E’ il concetto di solitudine espresso, sperimentato nel proprio intimo e verosimilmente “filtrato” attraverso la malattia (pare che Strindberg soffrisse di disturbo bipolare), agli inizi del novecento, negli anni parigini, da August Strindberg (il brano è tratto da: August Strindberg, Solo, Roma 1992): una solitudine, quella del grande letterato scandinavo, che è anche insegnamento di vita e apprendistato esistenziale continuo, nell’attesa di una futura, più o meno vicina (o lontana) “resurrezione”. In questo modo, qualche riga sotto, il drammaturgo svedese affina il discorso intrapreso:

 

 “Alla fine si è l’unico padrone di sé stessi. Nessun pensiero d’estraneo controlla i miei, nessuna idea o capriccio altrui limita i miei.

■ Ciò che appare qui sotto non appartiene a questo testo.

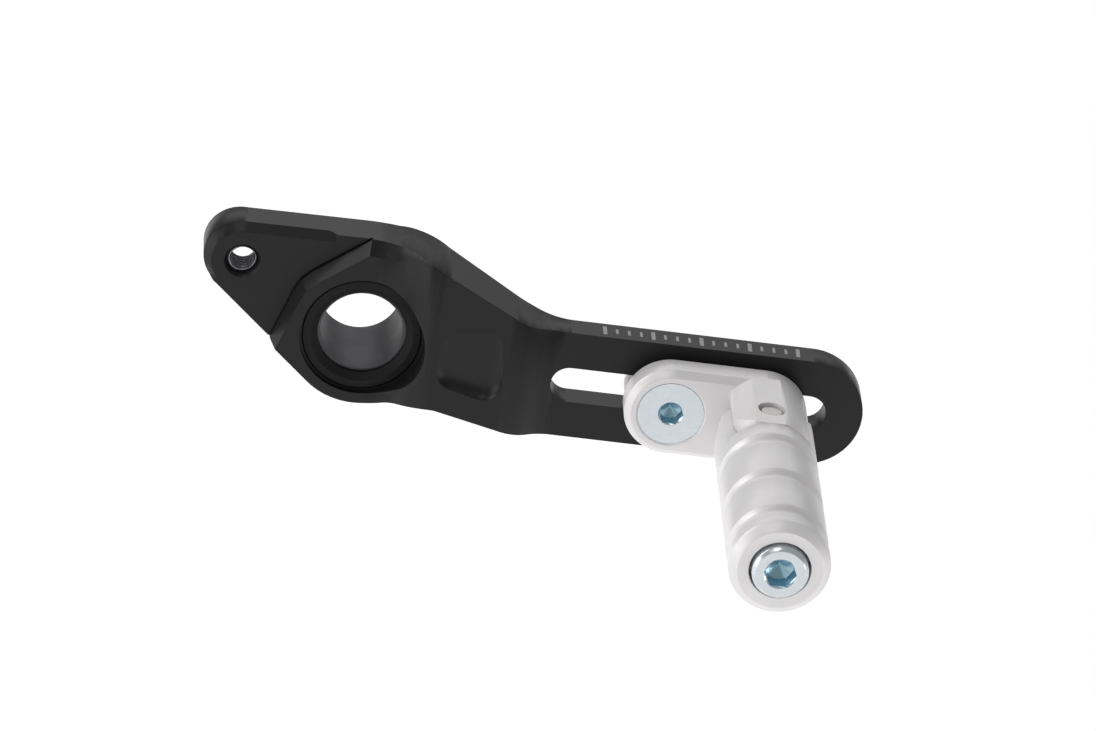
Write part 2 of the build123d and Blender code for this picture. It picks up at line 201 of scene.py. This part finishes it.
def satin_silver(name="satin_silver"):
    m = Nodes(name)
    blast = m.noise(4200.0, 4.0, 0.7)
    cloud = m.noise(140.0, 2.0, 0.5)
    m.colour(m.blend(cloud, (0.74, 0.725, 0.725), (0.80, 0.785, 0.785)))
    m.rough(m.ramp_between(blast, 0.3, 0.75, 0.36, 0.5))
    m.metal(0.25)
    m.bump(blast, 0.22, 0.00003)
    return m.mat


def zinc(name, centre, hex_radius, face_y):
    """Bright zinc plate; the hex socket shows the blue passivation."""
    m = Nodes(name)
    r = m.radius_from(centre.x, centre.z)
    rings = m.add("ShaderNodeTexNoise", noise_dimensions="1D")
    m.feed(rings.inputs["W"], m.math("MULTIPLY", r, 5200.0))
    rings.inputs["Detail"].default_value = 3.0
    cloud = m.noise(650.0, 3.0, 0.6)
    socket = m.math("MULTIPLY", m.ramp_between(r, hex_radius, hex_radius * 0.94),
                    m.band(m.y, face_y + 0.25 * MM, face_y + 4.4 * MM, 0.2 * MM))
    plain = m.blend(cloud, (0.58, 0.63, 0.67), (0.71, 0.755, 0.785))
    m.colour(m.blend(socket, plain, (0.40, 0.62, 0.72)))
    m.rough(m.ramp_between(cloud, 0.3, 0.7, 0.16, 0.28))
    m.metal(0.7)
    m.bump(rings.outputs["Fac"], 0.12, 0.00002)
    return m.mat


def drawn_steel(name, tint, low=0.24, high=0.4, along="y"):
    m = Nodes(name)
    stretch = (900.0, 6000.0, 900.0) if along == "y" else (900.0, 900.0, 6000.0)
    lines = m.noise(1.0, 3.0, 0.6, stretch=stretch)
    dark = tuple(0.82 * c for c in tint)
    m.colour(m.blend(lines, dark, tint))
    m.rough(m.ramp_between(lines, 0.3, 0.7, low, high))
    m.metal(1.0)
    m.bump(lines, 0.15, 0.00002)
    return m.mat


def sleeve_grey():
    """Dull grey sliding layer with faint marks round the bore."""
    m = Nodes("sleeve_grey")
    lines = m.noise(1.0, 3.0, 0.6, stretch=(300.0, 4200.0, 300.0))
    cloud = m.noise(260.0, 3.0, 0.55)
    both = m.math("ADD", m.math("MULTIPLY", lines, 0.6), m.math("MULTIPLY", cloud, 0.4))
    m.colour(m.blend(both, (0.055, 0.055, 0.062), (0.105, 0.105, 0.118)))
    m.rough(m.ramp_between(both, 0.3, 0.7, 0.42, 0.58))
    m.metal(0.35)
    m.bump(lines, 0.15, 0.00003)
    return m.mat


def rubber(name):
    m = Nodes(name)
    fine = m.noise(3600.0, 4.0, 0.6)
    cloud = m.noise(220.0, 2.0, 0.5)
    m.colour(m.blend(cloud, (0.0045, 0.0045, 0.0045), (0.0080, 0.0080, 0.0080)))
    m.rough(m.ramp_between(fine, 0.3, 0.7, 0.5, 0.66))
    m.bsdf.inputs["Specular IOR Level"].default_value = 0.22
    m.bump(fine, 0.2, 0.00004)
    return m.mat


def nylon():
    m = Nodes("nylon_natural")
    cloud = m.noise(500.0, 2.0, 0.5)
    m.colour(m.blend(cloud, (0.55, 0.55, 0.50), (0.66, 0.66, 0.62)))
    m.rough(m.ramp_between(cloud, 0.3, 0.7, 0.4, 0.55))
    m.bsdf.inputs["Subsurface Weight"].default_value = 0.1
    m.bump(cloud, 0.1, 0.00003)
    return m.mat


def laser_mark():
    m = Nodes("laser_mark")
    dots = m.noise(7000.0, 2.0, 0.6)
    m.colour(m.blend(dots, (0.30, 0.30, 0.31), (0.46, 0.46, 0.47)))
    m.rough(0.7)
    m.bump(dots, 0.2, 0.00002)
    return m.mat


BLACK = black_anodised()
SILVER = satin_silver()
PAINT = {
    "lever_body": BLACK,
    "pivot_bush": sleeve_grey(),
    "front_seal": rubber("seal_rubber"),
    "rear_seal": rubber("seal_rubber_rear"),
    "carrier": SILVER,
    "peg_body": SILVER,
    "clamp_screw": zinc("zinc_clamp", clamp_mid, 2.35 * MM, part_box("clamp_screw")[0].y),
    "clamp_washer": drawn_steel("zinc_washer", (0.60, 0.64, 0.67), 0.22, 0.34),
    "clamp_nut": drawn_steel("zinc_nut", (0.58, 0.62, 0.66), 0.22, 0.34),
    "nut_nylon_ring": nylon(),
    "hinge_pin": drawn_steel("pin_steel", (0.46, 0.44, 0.43), 0.26, 0.4, "z"),
    "detent_plunger": drawn_steel("plunger_steel", (0.42, 0.42, 0.43)),
    "detent_spring": drawn_steel("spring_steel", (0.38, 0.38, 0.39)),
    "peg_end_screw": zinc("zinc_end", peg_mid, 2.95 * MM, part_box("peg_end_screw")[0].y),
}


def paint(obj, material):
    obj.data.materials.clear()
    obj.data.materials.append(material)


for name, material in PAINT.items():
    paint(NODES[name], material)

# broken edges: the real parts are tumbled, so no edge is perfectly sharp
EDGE = {"lever_body": 0.34, "carrier": 0.16, "peg_body": 0.16, "clamp_screw": 0.10,
        "peg_end_screw": 0.10, "clamp_nut": 0.10, "clamp_washer": 0.12}


def soften(obj, width_mm):
    weld = obj.modifiers.new("weld", "WELD")
    weld.merge_threshold = 0.000002
    bevel = obj.modifiers.new("edge", "BEVEL")
    bevel.width = width_mm * MM
    bevel.segments = 2
    bevel.limit_method = "ANGLE"
    bevel.angle_limit = math.radians(38)
    bevel.use_clamp_overlap = True
    bevel.harden_normals = True


for name, width in EDGE.items():
    soften(NODES[name], width)


# ------------------------------------------------------------------ pieces
def mesh_object(name, bm, material, body, smooth=True):
    mesh = bpy.data.meshes.new(name)
    bm.to_mesh(mesh)
    bm.free()
    for poly in mesh.polygons:
        poly.use_smooth = smooth
    mesh.materials.append(material)
    obj = bpy.data.objects.new(name, mesh)
    bpy.context.scene.collection.objects.link(obj)
    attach(obj, body)
    return obj


def add_bar(bm, x0, x1, y0, y1, z0, z1):
    made = bmesh.ops.create_cube(bm, size=1.0)
    for v in made["verts"]:
        v.co.x = x0 + (v.co.x + 0.5) * (x1 - x0)
        v.co.y = y0 + (v.co.y + 0.5) * (y1 - y0)
        v.co.z = z0 + (v.co.z + 0.5) * (z1 - z0)


ARM_HALF_WIDTH = 10.4
ARM_MID_Y = -13.8


def position_scale():
    """Plain setting marks on the arm's upper edge, over the slot."""
    top = (clamp_mid.z / MM + ARM_HALF_WIDTH) * MM
    y_mid = ARM_MID_Y * MM
    bm = bmesh.new()
    for i in range(17):
        x = 43.0 * MM + i * 2.2 * MM
        long = i % 4 == 0
        half = (1.55 if long else 0.9) * MM
        wide = (0.36 if long else 0.24) * MM
        add_bar(bm, x - wide, x + wide, y_mid - half, y_mid + half, top - 0.05 * MM, top + 0.012 * MM)
    mesh_object("position_scale", bm, laser_mark(), "lever", smooth=False)


def helix_ridge(name, cx, cz, y0, y1, r_root, r_crest, pitch, body, material):
    """An internal thread: one V-shaped ridge that winds along the bore."""
    turns = (y1 - y0) / pitch
    steps = int(turns * 40)
    section = ((-0.42, r_root), (-0.06, r_crest), (0.06, r_crest), (0.42, r_root))
    bm = bmesh.new()
    rings = []
    for i in range(steps + 1):
        angle = 2 * math.pi * turns * i / steps
        y = y0 + (y1 - y0) * i / steps
        fade = min(1.0, 3.0 * i / 40, 3.0 * (steps - i) / 40)
        ring = []
        for along, r in section:
            rr = r_root + (r - r_root) * fade
            ring.append(bm.verts.new((cx + rr * math.cos(angle), y + along * pitch, cz + rr * math.sin(angle))))
        rings.append(ring)
    for a, b in zip(rings, rings[1:]):
        for k in range(len(section)):
            n = (k + 1) % len(section)
            bm.faces.new((a[k], a[n], b[n], b[k]))
    bm.faces.new(rings[0])
    bm.faces.new(list(reversed(rings[-1])))
    bmesh.ops.recalc_face_normals(bm, faces=bm.faces)
    return mesh_object(name, bm, material, body)


def thread_steel():
    m = Nodes("tapped_aluminium")
    lines = m.noise(2600.0, 3.0, 0.6)
    m.colour(m.blend(lines, (0.16, 0.16, 0.18), (0.30, 0.30, 0.33)))
    m.rough(m.ramp_between(lines, 0.3, 0.7, 0.22, 0.4))
    m.metal(1.0)
    m.bump(lines, 0.2, 0.00003)
    return m.mat


position_scale()
link = next(m for m in frame["record"]["mounts"] if m["name"] == "linkage_thread")
link_x, link_y, link_z = link["pos_m"]
helix_ridge("linkage_thread_turns", link_x, link_z, link_y - 3.4 * MM, link_y + 2.6 * MM,
            2.52 * MM, 2.2 * MM, 1.0 * MM, "lever", thread_steel())

# ------------------------------------------------------------------ stage
floor_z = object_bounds()[0][2] - 0.12
floor_bm = bmesh.new()
bmesh.ops.create_grid(floor_bm, x_segments=1, y_segments=1, size=6.0)
floor_mesh = bpy.data.meshes.new("floor")
floor_bm.to_mesh(floor_mesh)
floor_bm.free()
floor = bpy.data.objects.new("floor", floor_mesh)
floor.location = (0.03, -0.03, floor_z)
bpy.context.scene.collection.objects.link(floor)
floor_mat = Nodes("pale_floor")
floor_mat.colour((0.92, 0.92, 0.92))
floor_mat.rough(0.9)
floor_mat.bsdf.inputs["Emission Color"].default_value = (1.0, 1.0, 1.0, 1.0)
floor_mat.bsdf.inputs["Emission Strength"].default_value = 0.42
floor_mesh.materials.append(floor_mat.mat)

world = bpy.data.worlds.new("studio")
bpy.context.scene.world = world
world.use_nodes = True
world.node_tree.nodes["Background"].inputs["Color"].default_value = (1.0, 1.0, 1.0, 1.0)
world.node_tree.nodes["Background"].inputs["Strength"].default_value = 0.30

target = Vector((0.030, -0.025, 0.0))


def softbox(name, place, size, power):
    light = bpy.data.lights.new(name, "AREA")
    light.shape = "RECTANGLE"
    light.size, light.size_y = size
    light.energy = power
    lamp = bpy.data.objects.new(name, light)
    lamp.location = place
    aim = target - Vector(place)
    lamp.rotation_euler = aim.to_track_quat("-Z", "Y").to_euler()
    bpy.context.scene.collection.objects.link(lamp)
    return lamp


softbox("back", (0.05, 1.1, 0.75), (1.6, 0.7), 3.8)
softbox("left_top", (-1.0, 0.05, 0.65), (0.6, 0.6), 5.2)
softbox("top", (-0.25, -0.55, 1.0), (0.4, 0.4), 1.4)
softbox("left", (-0.9, -0.35, 0.05), (0.5, 0.4), 1.4)
softbox("right", (0.50, -0.38, -0.06), (0.36, 0.13), 0.6)
softbox("front", (-0.5, -1.5, 0.2), (0.7, 0.6), 0.75)

camera_data = bpy.data.cameras.new("camera")
camera_data.lens = 266.4
camera_data.sensor_width = 36.0
camera_data.clip_end = 20.0
camera = bpy.data.objects.new("camera", camera_data)
right = Vector((0.98826425, -0.03548423, 0.14857537))
up = Vector((-0.11708631, 0.4487063, 0.88597599))
back = Vector((-0.09810488, -0.89297454, 0.43928568))
turn = Matrix((right, up, back)).transposed().to_4x4()
camera.matrix_world = Matrix.Translation(Vector((-0.109632, -1.319716, 0.642574))) @ turn
bpy.context.scene.collection.objects.link(camera)
bpy.context.scene.camera = camera
bpy.context.scene.view_settings.view_transform = "Standard"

L’anima inizia adesso a crescere in una libertà nuova acquisizione, e si prova un’inaudita pace all’interno, una quieta gioia, un sentimento di sicurezza e senso di responsabilità”
 

Ancora: Strindberg entra nel merito delle cause del suo esser solo; tra le righe anche i motivi per cui egli considera preferibile ad altre la sua condizione di uomo solo…

 

“Non sono mai stato un tiranno, ho solo cercato di non farmi tiranneggiare, e le persone tiranniche non lo sopportano. Al contrario, sono sempre stato nemico dei tiranni e i tiranni questo non lo perdonano. Ho sempre voluto andare avanti, elevarmi, e ho perciò sempre avuto il supremo diritto di lottare contro quelli che volevano trascinarmi in basso e per questo sono rimasto solo”

 

… mentre lucidamente racconta del suo essere consapevole della insostenibilità nel tempo della solitudine perché

 

“La solitudine s’intona bene con la catalessi della natura, ma a volte diviene troppo pesante”

 

Strindberg conclude nel senso di una finalmente raggiunta, da parte sua, coscienza sulla impossibilità di rifiutare la propria esistenza che è sempre degna di essere vissuta in quanto offre l’opportunità di raggiungere uno stato di consapevole serenità pur dovendo ciascuno continuamente lottare e lavorare per poter affermare la propria dignità umana:

 

“Felice di essere arrivato dov’ero, quando potevo rallegrarmi della felicità altrui senza traccia di dispetto, nostalgia o finte inquietudini, uscii dal luogo delle mie pene giovanili e tornai a casa, alla mia solitudine, al mio lavoro e alle mie lotte”

 

Solitudine e malinconia possono sostenerci e assisterci, quando si tratta di mettere ordine nei pensieri e nei sentimenti. E ci da una mano anche quando abbiamo necessità di quella certa pausa di riflessione per indirizzare correttamente ogni sforzo compiuto in direzione della realizzazione dei nostri progetti secondo il nostro più intimo desiderio. Mi pare questo, il significato più profondo di questa breve, ma intensissima riflessione tratta da Henry David Thoreau, Walden o Vita nei boschi, Milano 2005:
 

“Solo quando ci siamo perduti – in altre parole, solo quando abbiamo perduto il mondo – cominciamo a trovare noi stessi, e a capire dove siamo, e l’infinita ampiezza delle nostre relazioni…”.